Before you go feeling sorry for me (or worse yet, think I'm feeling sorry for myself), it has to be said that I'm only a month and a half out of the teaching internship. They tell you all the time that the majority of teacher job postings don't come until late July or even August, so I'm still hopeful. I just feel that I would enjoy my summer a whole lot more without the added "will I or won't I?" stress of unemployment. I'd love for a crystal ball to give me a glimpse into the coming months and just tell me whether or not I'll have a job. I could eventually learn to handle the magnitude of either possibility; it's less about wanting  a certain outcome and more about just knowing what it will be either way.

This would seriously help my mental state on some levels, I believe. I'm at the point that I seethe with envy at the thought of any gainfully employed teacher. I hear some of them gripe about their jobs and just want to remind them that they have one and at one point they did not. Do they not remember the fear/frustration/utter nerve-jangling they felt when they were job hunting? Do they not know how hard those jobs are to come by? Of course, I hate this about myself. Jobs are stressful, and teaching is particularly so. Ranting and griping comes with the territory, and I would hate to think my envy over anyone's employment status would hinder my compassion or harden my shoulder to cry on.

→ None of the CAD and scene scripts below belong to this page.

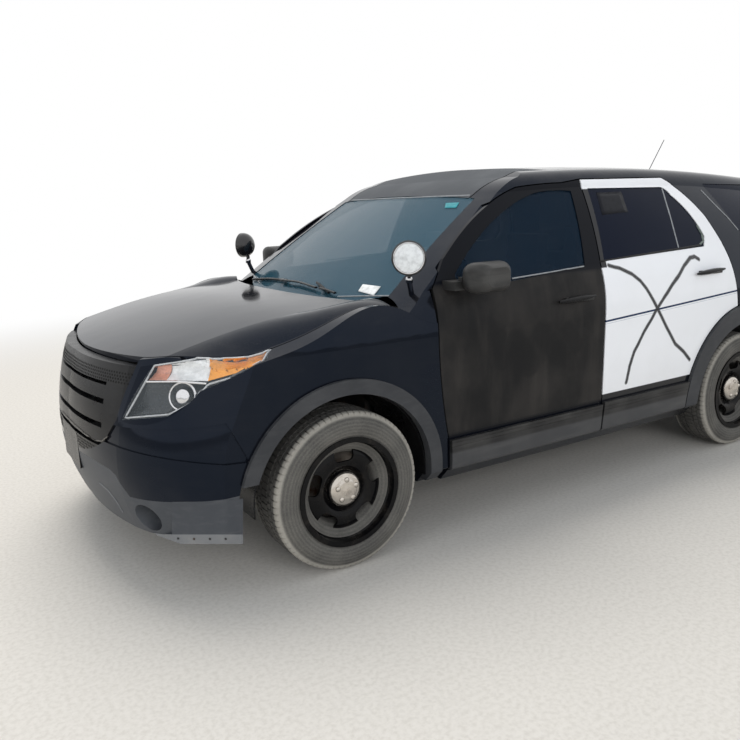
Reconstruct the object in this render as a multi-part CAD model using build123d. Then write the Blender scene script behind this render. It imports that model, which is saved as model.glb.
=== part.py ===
from build123d import *
import math
import os

# A full-size patrol estate, front towards +X, its left side towards +Y, its tyres standing on Z = 0.
# Sizes are millimetres. The left half is modelled and the right half is its mirror image.

# Driving dimensions
LENGTH = 5006.0
HEIGHT = 1758.0
HALF_WIDTH = 1002.0
WHEELBASE = 2860.0
FRONT_OVERHANG = 940.0
HALF_TRACK = 851.0
TYRE_RADIUS = 358.0
TYRE_WIDTH = 245.0
RIM_RADIUS = 246.0
NOSE_X = LENGTH / 2
TAIL_X = -LENGTH / 2
AXLE_F = NOSE_X - FRONT_OVERHANG
AXLE_R = AXLE_F - WHEELBASE

# Panel dimensions
PANEL_GAP = 6.0
DOOR_GAP = 8.0
DOOR_SKIN = 26.0
DOOR_DEPTH = 88.0
FRAME_SKIN = 16.0
FRAME_DEPTH = 44.0
BODY_CLEARANCE = 12.0
SIDE_DEPTH = 104.0
PILLAR_DEPTH = 58.0
SHEET = 26.0
GLASS_SET = 5.0
GLASS = 5.0
SEAT = 0.3
ARCH_INNER = 436.0
ARCH_OUTER = 500.0
REAR_ARCH_OUTER = 545.0
TRIM_PROUD = 20.0
DOOR_RIM = -38.0
HINGE_ROOT = 8.0
HINGE_DEPTH = 30.0
HINGE_HIGH = 70.0
HINGE_Z = (460.0, 880.0)


def fore(x):
    return AXLE_F + x


def aft(x):
    return AXLE_R + x


def nose(x):
    return NOSE_X - x


def tail(x):
    return TAIL_X + x


def wide(y):
    return HALF_WIDTH - y


# Body stations, one row per cross-section of the closed body with the cabin carried over its whole length:
# x, then the insets of rocker, side, belt and rail from the half width, belt height and rail drop
BODY_STATIONS = [
    (fore(1057), 192, 97, 152, 1130, 442, 170),
    (fore(-63), 140, 40, 99, 1168, 402, 75),
    (fore(-963), 122, 27, 86, 1205, 370, 27),
    (aft(997), 117, 23, 82, 1240, 357, 0),
    (aft(-3), 122, 28, 94, 1268, 372, 27),
    (aft(-1323), 162, 87, 157, 1300, 432, 112),
]
ROCKER_Z = 262.0
SILL_Z = 345.0
SIDE_Z = 985.0
CROWN_RISE = 36.0
RAIL_DROP = 92.0
RAIL_SPREAD = 92.0

# Windscreen profile on the centre line and its sweep back towards the pillars
SCREEN_BASE = (nose(1145), 1120.0)
SCREEN_TOP = (nose(1883), 1606.0)
HEADER = (nose(2073), 1684.0)
ROOF_START = (nose(2450), 1770.0)
SCREEN_SWEEP = 105.0
SCREEN_EDGE_LOW = (757.0, 1159.0)
SCREEN_EDGE_HIGH = (634.0, 1583.0)

# Bonnet sections: x, centre height, height at the crease and height at the shut line
BONNET_CREASE_Y = 700.0
BONNET_EDGE_Y = 868.0
BONNET_SECTIONS = [
    (nose(-80), 915, 890, 800),
    (nose(60), 958, 938, 868),
    (nose(253), 1020, 1000, 912),
    (nose(403), 1058, 1040, 960),
    (nose(573), 1096, 1078, 1003),
    (nose(873), 1138, 1120, 1078),
    (nose(1203), 1166, 1146, 1138),
    (nose(1503), 1178, 1160, 1160),
]

# Nose plan outlines: height, then insets from the nose at y 0, 290, 560 and 800, and the corner's end
NOSE_Y = (290.0, 560.0, 800.0)
NOSE_OUTLINES = [
    (120, 104, 116, 170, 312, 566, 32),
    (250, 70, 82, 134, 275, 533, 32),
    (420, 13, 27, 83, 228, 513, 27),
    (600, 0, 14, 73, 218, 503, 22),
    (800, 23, 39, 108, 268, 553, 17),
    (1000, 83, 101, 178, 353, 623, 17),
    (1250, 230, 250, 330, 510, 780, 17),
]

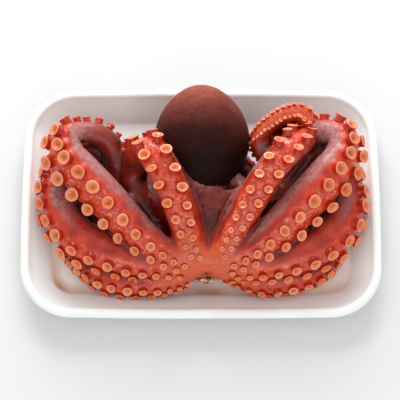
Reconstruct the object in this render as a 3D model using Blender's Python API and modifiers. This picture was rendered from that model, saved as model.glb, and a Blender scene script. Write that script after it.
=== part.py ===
"""A whole boiled octopus, curled up in a white foam tray.

Frame: the origin is the middle of the tray's underside, +X runs along the tray to the
right, +Y from the mouth side to the head side, +Z up. Lengths below are millimetres.
"""

import math

import bmesh
import bpy
import numpy as np
from mathutils import Matrix, Vector

MM = 0.001
GAP = 0.3  # clearance kept between the octopus and the tray

# Tray: a flat floor with rounded corners, sloping walls and a rolled lip.
FLOOR_LENGTH = 262.0
FLOOR_DEPTH = 158.0
FLOOR_CORNER = 16.0
SIDE_BOW = 2.0  # how far the middle of each side swells outwards
FOAM = 2.8  # thickness of the foam sheet
WALL_RUN = 19.0
WALL_TOP = 18.5
LIP_RUN = 9.5
LIP_CREST = 22.0
BED_LIP = 5.0  # the block that presses the octopus ends this far over the lip
BED_REACH = 60.0
BED_BOTTOM = -30.0
CORNER_STEPS = 5
SIDE_STEPS = 3

# Octopus.
HEAD_CENTRE = (1.0, 49.0, 46.5)
HEAD_HALF = (42.5, 51.0, 42.5)
HEAD_NARROWING = 0.12  # how much slimmer the far end of the bag is than its middle
NECK_START = (1.0, 30.0, 34.0)
CROWN_CENTRE = (4.0, -46.0, 27.0)
NECK_RADIUS = 26.0
CROWN_RADIUS = 15.0
CROWN_HALF = (18.7, 16.5, 15.0)
EYE_RADIUS = 11.0
EYE_PLACES = ((-33.0, 8.0, 41.0), (36.0, 8.0, 41.0))
FUNNEL = ((1.0, 2.0, 9.5), (-1.0, -22.0, 8.0), (2.0, -36.0, 7.0))
FUNNEL_RADIUS = 5.5
FUNNEL_END_RADIUS = 5.0
MOUTH_FLESH = ((4.0, -65.0, 14.0), (16.0, 10.5, 9.0))  # middle and half size

# By share of the arm's length: sucker width against the arm's largest, and in sucker
# widths the distance between the rows and the step from one sucker to the next.
SUCKER_SIZES = ((0.0, 0.42), (0.08, 0.5), (0.15, 0.65), (0.25, 0.82), (0.35, 0.95),
                (0.45, 1.0), (0.58, 0.97), (0.8, 0.48), (1.0, 0.16))
ROW_GAPS = ((0.0, 1.2), (0.12, 1.45), (0.25, 1.8), (0.45, 1.85), (1.0, 1.7))
SUCKER_STEPS = ((0.0, 0.85), (0.2, 0.95), (0.35, 0.8), (0.5, 0.66), (1.0, 0.66))
SLENDER = 0.078  # a slim stretch carries smaller ones: width over radius squared
ROW_LEAN = 0.35  # share of a row's turn round the arm that its cups lean with
# Cups lean upwards, and on the top arms backwards, by share of the length; leaning cups
# stand that much of their width further out.
UP_LEAN = 0.25
BACK_LEANS = ((0.0, 0.2), (0.2, 0.4), (0.35, 0.95), (0.55, 0.4), (1.0, 0.0))
LEAN_LIFT = 0.2
# On the arm with the raised coil the cups shrink where it starts.
COIL_SIZES = ((0.0, 1.0), (0.47, 1.0), (0.56, 0.6), (1.0, 0.6))
STALK_HEIGHT = 0.3  # in sucker widths, where the distance between the rows is counted
WIDEST_ROWS = 0.8  # sine of the furthest that a row goes round the arm
FINE_STEPS = 600
FIRST_SUCKER = 0.05  # share of the arm's length before the first one
LAST_SUCKER = 0.985
SUCKER_SIDES = 6
STALK_SHARE = 0.84  # stalk width over cup width
SUCKER_RISE = 0.52  # height over width
SUCKER_ROOT = 0.35  # how far it reaches into the arm, over width
SMALLEST_SUCKER = 7.8  # smaller ones are left to the finish

VOXEL = 2.8
SKIN_KEPT = 0.052  # share of the skin's faces that is kept
RING_POINTS = 44  # rings along an arm
CURL_CHANGE = 0.42  # share of the arm's length where its curl starts to turn to the tip's
CURL_BLEND = 0.25

# An arm is (x, y, z, radius) along its middle, from the mouth to the tip, then the axis
# that it curls round near the mouth and near the tip, and its largest sucker's width.
# The suckers sit on the outside of the curl.
TOP_LEFT = (
    ((3, -68, 32, 9), (-8, -51, 43, 12.5), (-16, -27, 55, 14), (-25, -5, 67, 14.5),
     (-33, 11, 74, 14), (-41, 23, 75, 13.5), (-48, 30, 66, 13), (-56, 31, 50, 12.5),
     (-62, 24, 36, 12.5), (-60, 11, 28, 12), (-51, 7, 23, 11),
     (-46, 17, 22, 10), (-46, 28, 23, 8)),
    (0.95, 0.25, 0.17), (0.95, 0.25, 0.17), 11.0,
)
TOP_RIGHT = (
    ((7, -68, 32, 9), (21, -52, 43, 12.5), (34, -30, 55, 13.5), (47, -10, 65, 14),
     (58.5, 6, 72, 14), (69.5, 20, 75, 13.5), (80, 31, 70, 12.5), (89, 41, 59, 11.5),
     (94, 50, 49, 10.5), (97, 57, 47, 9.8), (95, 65, 52, 9.5), (88, 71, 55, 9.2),
     (78, 70, 57, 9), (65, 63, 56, 8.8), (56, 55, 54, 8.6), (52, 45, 49, 8.8),
     (57, 37, 43, 9), (66, 41, 39, 9.5), (65, 54, 39, 9.5), (77, 61, 40, 9.5), (88, 58, 42, 7)),
    (0.95, -0.25, -0.17), (0.0, 0.98, 0.12), 10.7,
)
UPPER_LEFT = (
    ((1, -68, 30, 9), (-27, -58, 38, 12.5), (-55, -39, 46, 15.5), (-81, -13, 55, 17.5),
     (-104, 10, 60, 18), (-118, 28, 63, 16), (-119, 43, 64, 13), (-108, 51, 58, 10),
     (-92, 51, 53, 10), (-80, 43, 46, 10), (-76, 27, 38, 10), (-80, 12, 28, 9),
     (-75, -4, 22, 7.5), (-62, -10, 16, 5.5)),
    (0.50, 0.50, 0.68), (0.45, 0.36, 0.80), 12.6,
)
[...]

Part of me thinks I'll have the sentence "You wanted this more than anything" engraved on a plaque that I'll keep by my desk for constant reassurance on those days that bring out the job-griper in me. It sure would help to keep things in perspective. At this point, all I can do is anxiously await the day I have a job over which to gripe. In the mean time, I'll continue to hunt, and wonder, and pray. And every so often, I'll allow myself a few minutes of Sabrina, The Teenage Witch on ABCFamily. At 8.